Helen looked at him and nodded. “It’s true that at this point we can’t know for sure, but my hunch is that he’s feigning insanity.”
“I know six people who’d disagree with you,” da Vinci said, “if they could.”
Martin Portelle liked to ride the subway to and from work. Not that he couldn’t afford a cab. For that matter he might have twisted somebody’s arm and gotten a company car to drive him back and forth. He was at that level, since the report he’d made on Sculler Steel, a small foundry in the Midwest that had the potential of increasing top line earnings by fifty percent with only a few minor operational changes.
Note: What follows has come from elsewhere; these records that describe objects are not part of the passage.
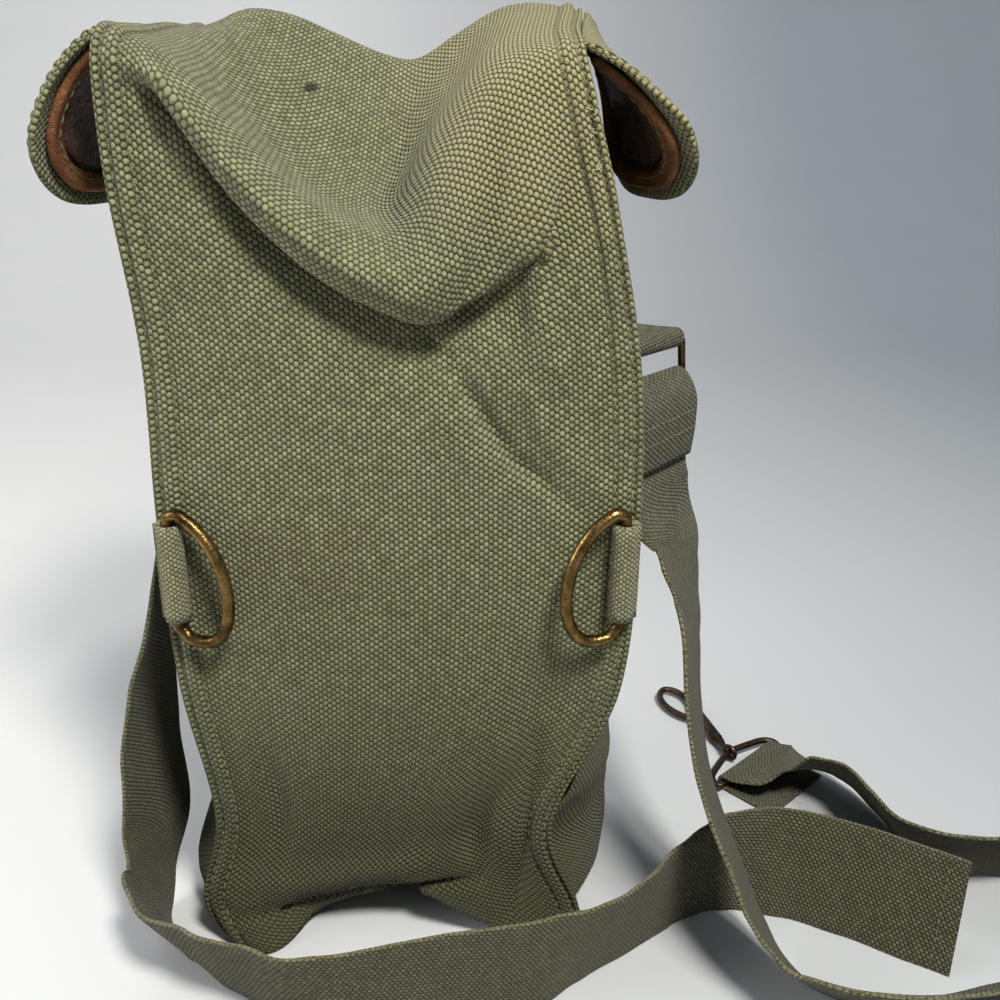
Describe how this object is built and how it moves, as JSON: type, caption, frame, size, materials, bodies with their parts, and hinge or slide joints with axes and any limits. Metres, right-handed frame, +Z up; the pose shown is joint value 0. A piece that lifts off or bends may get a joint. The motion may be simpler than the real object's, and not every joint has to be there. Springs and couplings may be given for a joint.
{
  "type": "gas mask bag",
  "caption": "Tall canvas shoulder bag for a gas mask, with a sagged lid, leather-faced ears, D-rings, a slider and long webbing straps.",
  "frame": {"origin": "middle of the flat bottom, on the surface that the bag stands on", "axes": "+Z up, -Y out of the back panel that faces the camera, +X to the side with the slider"},
  "size_m": [0.4289, 0.2651, 0.3752],
  "materials": {
    "canvas": "coarse olive canvas",
    "webbing": "woven olive webbing",
    "dark_leather": "dry dark brown leather",
    "tan_leather": "worn tan leather edge",
    "brass": "aged brass",
    "bronze": "dark aged bronze"
  },
  "bodies": {
    "bag": {"back_panel_lid": "canvas", "gusset": "canvas", "front_panel": "canvas", "ear_left_canvas": "canvas", "ear_left_leather": "dark_leather", "ear_left_band": "tan_leather", "ear_right_canvas": "canvas", "ear_right_leather": "dark_leather", "ear_right_band": "tan_leather", "ring_loop_left": "webbing", "ring_loop_right": "webbing", "slider": "brass", "slider_chape": "webbing", "strap_left": "webbing", "strap_right": "webbing", "hook_ring": "bronze", "hook": "bronze", "lid_stud": "brass"},
    "ring_left": {"ring_left": "brass"},
    "ring_right": {"ring_right": "brass"}
  },
  "joints": [
    {"name": "ring_left_swing", "type": "hinge", "parent": "bag", "child": "ring_left", "pos_m": [-0.08247, -0.05525, 0.17793], "axis": [-0.0126, -0.0012, -0.9999], "range_deg": [0, 145]},
    {"name": "ring_right_swing", "type": "hinge", "parent": "bag", "child": "ring_right", "pos_m": [0.08335, -0.05525, 0.17805], "axis": [0.009, 0.0012, 1], "range_deg": [0, 145]}
  ]
}
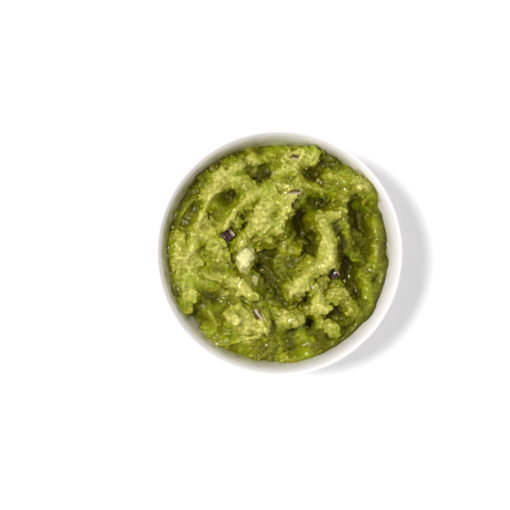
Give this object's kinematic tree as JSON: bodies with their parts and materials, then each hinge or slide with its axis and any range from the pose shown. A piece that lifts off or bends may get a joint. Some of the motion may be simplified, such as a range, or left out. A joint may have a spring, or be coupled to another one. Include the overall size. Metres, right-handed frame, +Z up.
{
  "type": "guacamole in a small round bowl",
  "caption": "Chunky avocado dip heaped in spoon folds in a small round white porcelain bowl, with chunks of avocado and diced red onion, ready to serve.",
  "frame": {"origin": "middle of the bowl's foot, on the surface that the bowl stands on", "axes": "+Z up, out of the bowl's mouth; the heap's edge reaches the lip between +X and +Y and lies lowest between -X and -Y"},
  "size_m": [0.12, 0.12, 0.0468],
  "materials": {
    "porcelain": "gloss",
    "guacamole": "satin",
    "avocado": "satin",
    "red_onion": "satin"
  },
  "bodies": {
    "root": {"bowl": "porcelain", "guacamole": "guacamole", "avocado_chunk_1": "avocado", "avocado_chunk_2": "avocado", "avocado_chunk_3": "avocado", "avocado_chunk_4": "avocado", "avocado_chunk_5": "avocado", "avocado_chunk_6": "avocado", "avocado_chunk_7": "avocado", "onion_piece_1": "red_onion", "onion_piece_2": "red_onion", "onion_piece_3": "red_onion", "onion_piece_4": "red_onion", "onion_piece_5": "red_onion", "onion_piece_6": "red_onion", "onion_piece_7": "red_onion"}
  },
  "joints": []
}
He wished he were paid a commission on all the money he’d saved his company. He might be the firm’s highest paid employee. Mr. Kravers had referred to him more than once as its most talented. Martin could spot, in corporate financial statements, anomalies that other analysts’ attention glided over. It was as if they were half blind and he had perfect vision.
Besides knowing how to squeeze a dollar, that was Martin’s great gift, perceiving anomalies however slight. Which was why over the past several days he’d become increasingly worried.
More than worried, actually—spooked.